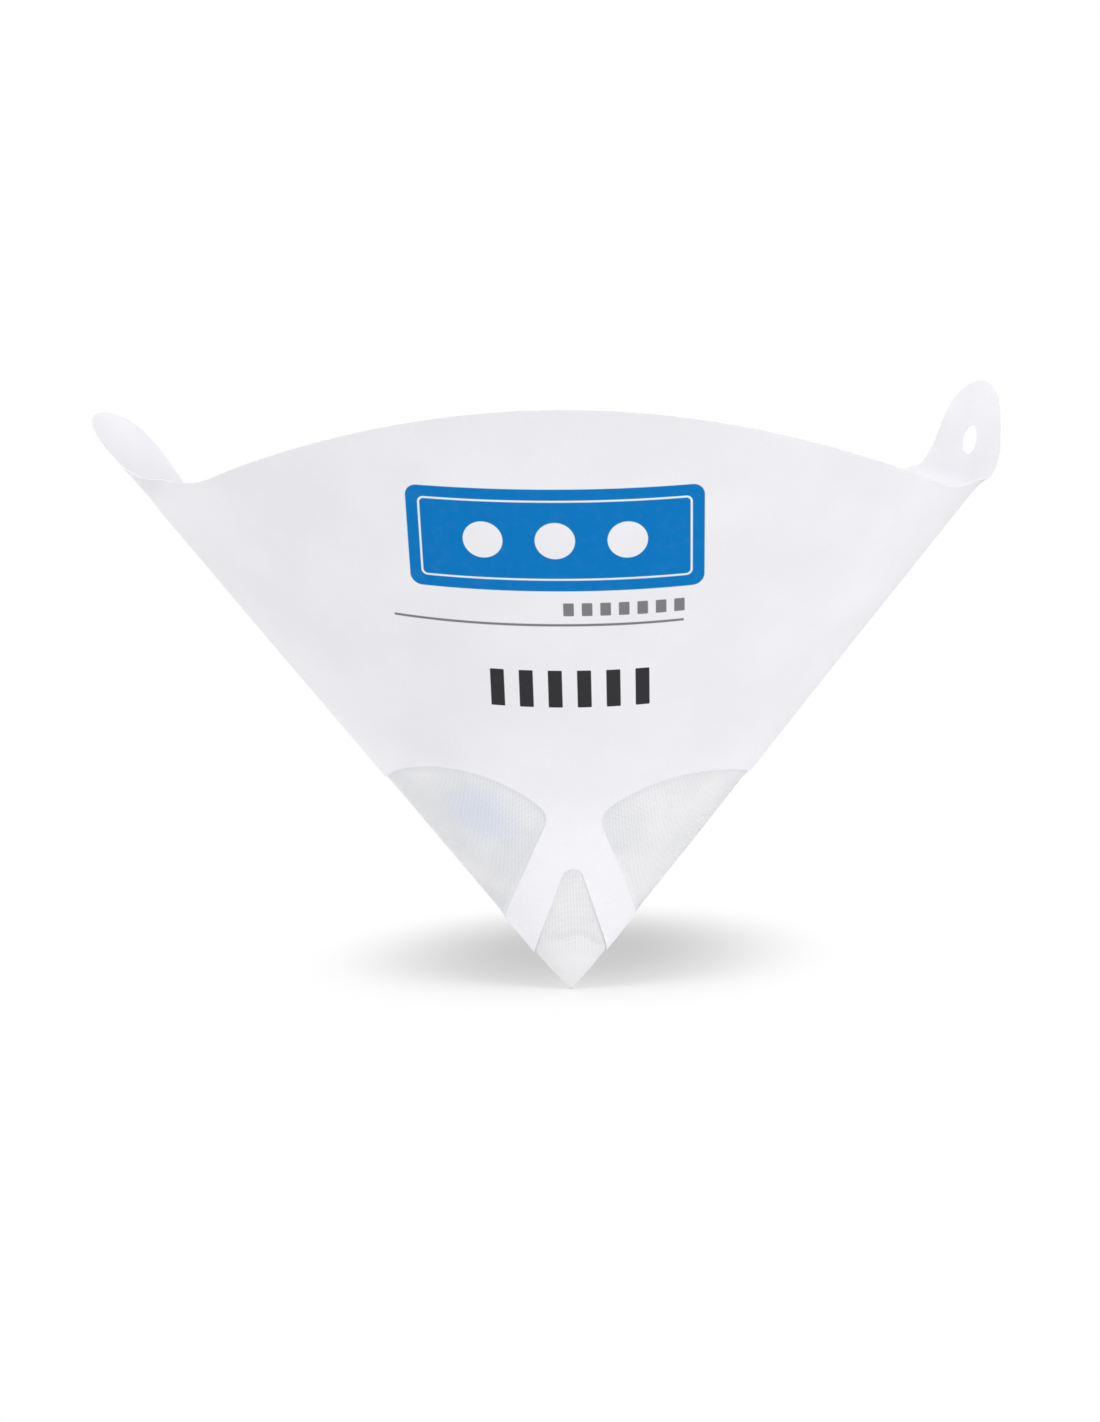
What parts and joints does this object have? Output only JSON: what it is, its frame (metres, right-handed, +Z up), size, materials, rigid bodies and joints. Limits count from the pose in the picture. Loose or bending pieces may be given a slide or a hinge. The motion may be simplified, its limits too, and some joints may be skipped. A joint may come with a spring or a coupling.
{
  "type": "paint strainer",
  "caption": "Disposable cone strainer for paint: a paper cone glued along a lap seam, with side windows, an arched lower edge, rim ears and a cone of fine nylon mesh closing the tip.",
  "frame": {"origin": "the tip of the mesh cone, where the opened strainer touches the floor", "axes": "+Z up along the cone's axis towards the rim, +X towards the punched ear, -Y towards the printed front, +Y towards the lap seam"},
  "size_m": [0.2106, 0.1392, 0.1417],
  "materials": {
    "paper": "uncoated white paper board, matt",
    "nylon_mesh": "fine translucent white nylon weave"
  },
  "bodies": {
    "root": {"paper_cone": "paper", "mesh_filter": "nylon_mesh"}
  },
  "joints": []
}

• Short problem: Everything in the listing above should be restated exactly.

• Finished exercise:
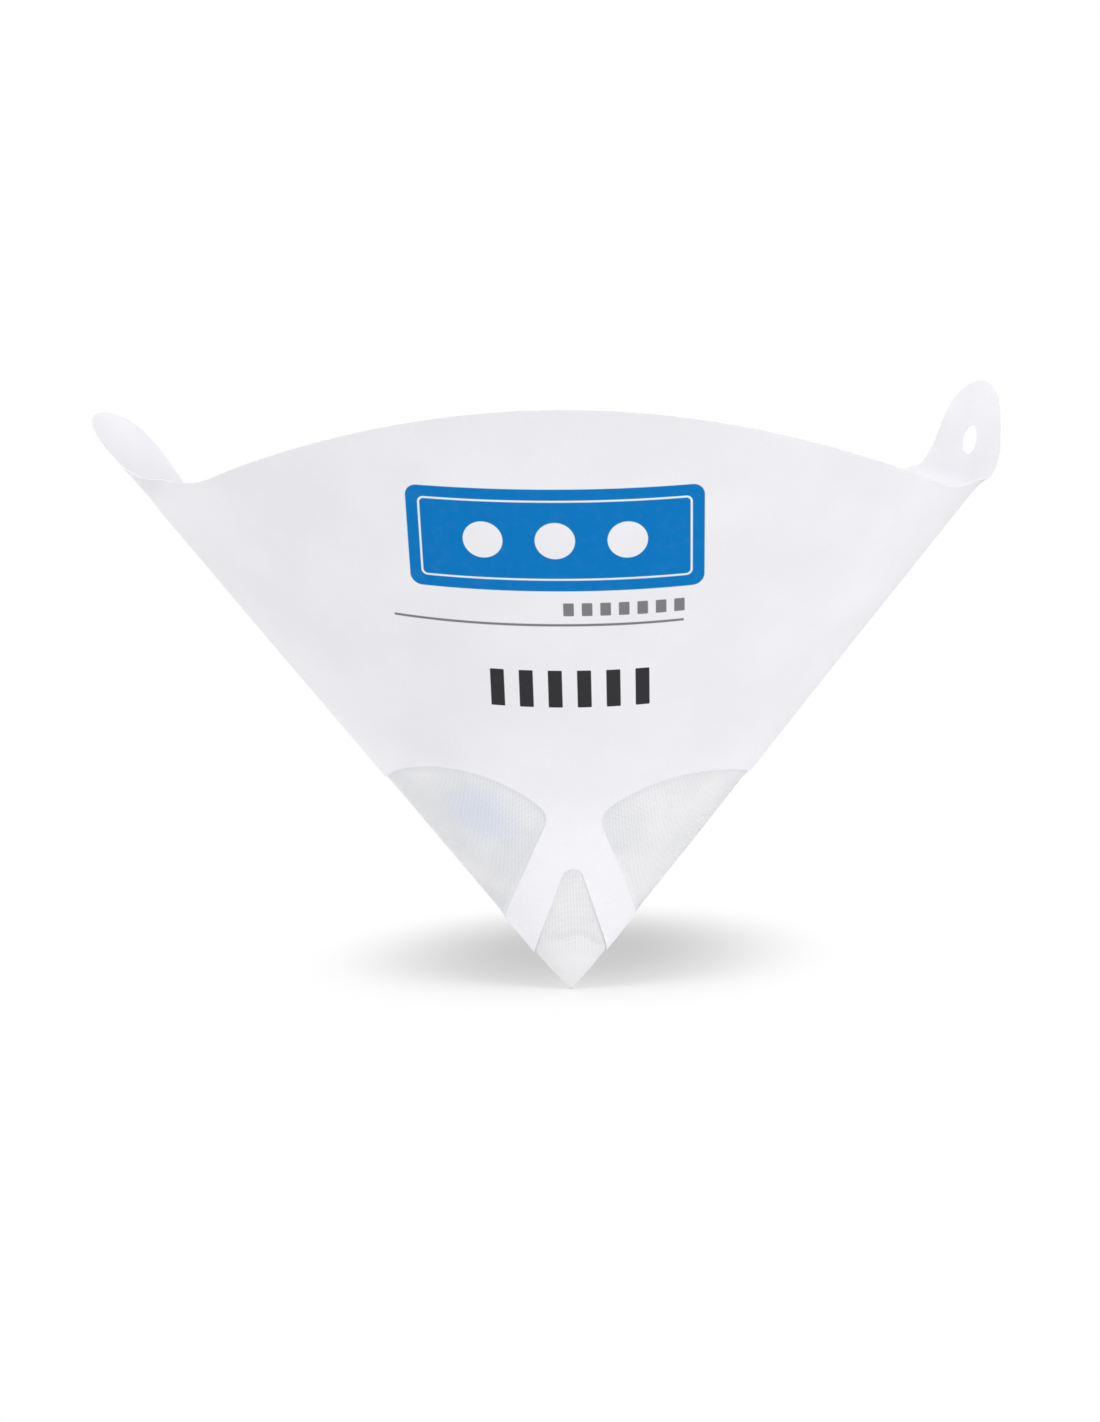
What parts and joints does this object have? Output only JSON: what it is, its frame (metres, right-handed, +Z up), size, materials, rigid bodies and joints. Limits count from the pose in the picture. Loose or bending pieces may be given a slide or a hinge. The motion may be simplified, its limits too, and some joints may be skipped. A joint may come with a spring or a coupling.
{
  "type": "paint strainer",
  "caption": "Disposable cone strainer for paint: a paper cone glued along a lap seam, with side windows, an arched lower edge, rim ears and a cone of fine nylon mesh closing the tip.",
  "frame": {"origin": "the tip of the mesh cone, where the opened strainer touches the floor", "axes": "+Z up along the cone's axis towards the rim, +X towards the punched ear, -Y towards the printed front, +Y towards the lap seam"},
  "size_m": [0.2106, 0.1392, 0.1417],
  "materials": {
    "paper": "uncoated white paper board, matt",
    "nylon_mesh": "fine translucent white nylon weave"
  },
  "bodies": {
    "root": {"paper_cone": "paper", "mesh_filter": "nylon_mesh"}
  },
  "joints": []
}